High Court Will Again Decide If Petition Blends Too Many Topics
Drivers and organized labor leaders will once again ask the state’s highest court to spike a well-funded, industry-led campaign looking to reshape the relationship between companies like Uber and Lyft and their app-based workforce.
For the second straight election cycle, opponents filed a complaint alleging the series of proposed ballot questions sought by the companies are unconstitutional. They contend the proposal to define drivers as independent contractors and create some new benefits mixes too many discrete topics.
The state Constitution requires initiative petitions to focus only on related or mutually dependent issues, and the plaintiffs — which include individual app-based drivers as well as public figures such as Mass. Building Trades Union President Frank Callahan — contend that the five versions of the question reach across too many parts of state law.
“The Petitions represent precisely what the framers of [the Constitution’s article 48] feared: an effort by deep-pocketed special interests to circumvent the usual legislative process and convince voters to adopt a lengthy industry wish-list of policies, relying on multiple versions, densely worded legalese and illusory promises to confuse voters and gain success at the ballot box,” they wrote in their complaint. “The framers of art. 48 sought to protect against such an effort by adopting the relatedness requirement.”

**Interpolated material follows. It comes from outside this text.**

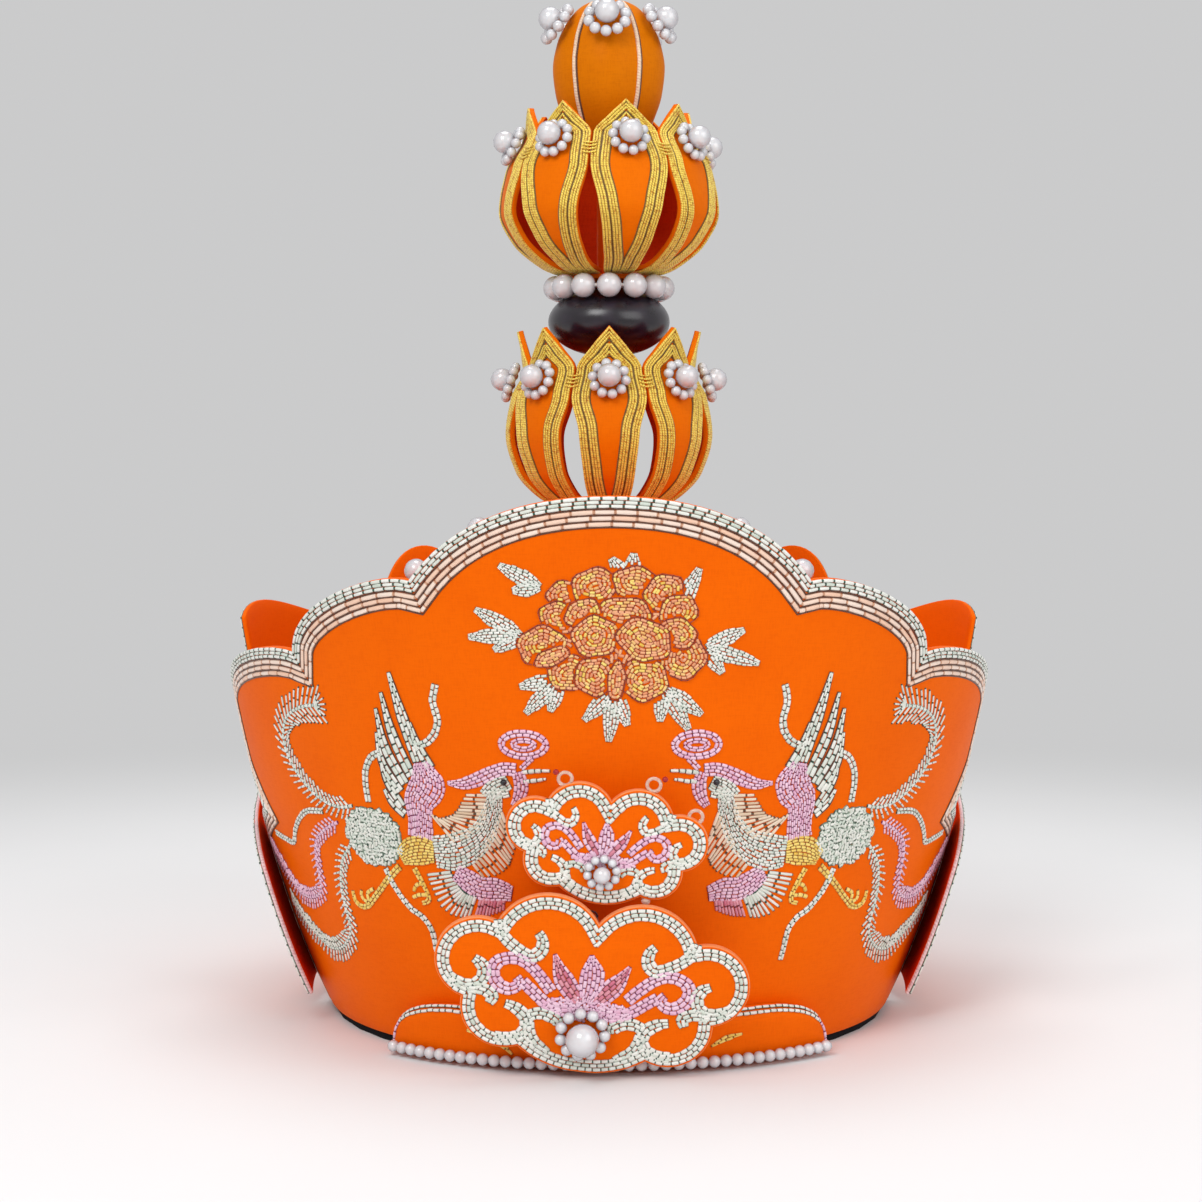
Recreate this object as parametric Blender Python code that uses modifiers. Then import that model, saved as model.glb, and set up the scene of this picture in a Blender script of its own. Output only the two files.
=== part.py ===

Two years ago, the Supreme Judicial Court blocked an earlier version of the independent contractor measure from appearing before voters, ruling that a section of that version improperly combined changes to the relationship between companies and drivers with provisions governing the companies’ liability when someone is injured by one of their workers.
Plaintiffs also alleged in their new complaint that Attorney General Andrea Campbell’s office fell short of its responsibility to produce accurate summaries of each initiative petition, arguing that the documents fail to help voters distinguish between the five versions of the ballot question that remain in play.
Adding to an already-complicated landscape, Uber and Lyft this spring are scheduled to go to trial in a years-long lawsuit that former Attorney General Maura Healey filed claiming their existing business practices violate state labor laws. Other organized labor groups including 32BJ SEIU and the International Association of Machinists are pursuing their own ballot question that would give drivers on those platforms the ability to unionize.
The plaintiffs in the SJC complaint took aim at the substance of the industry-backed questions, too, writing that “the purported ‘benefits’ proposed by the Network Companies would not provide the same robust protections and guarantees as existing law.”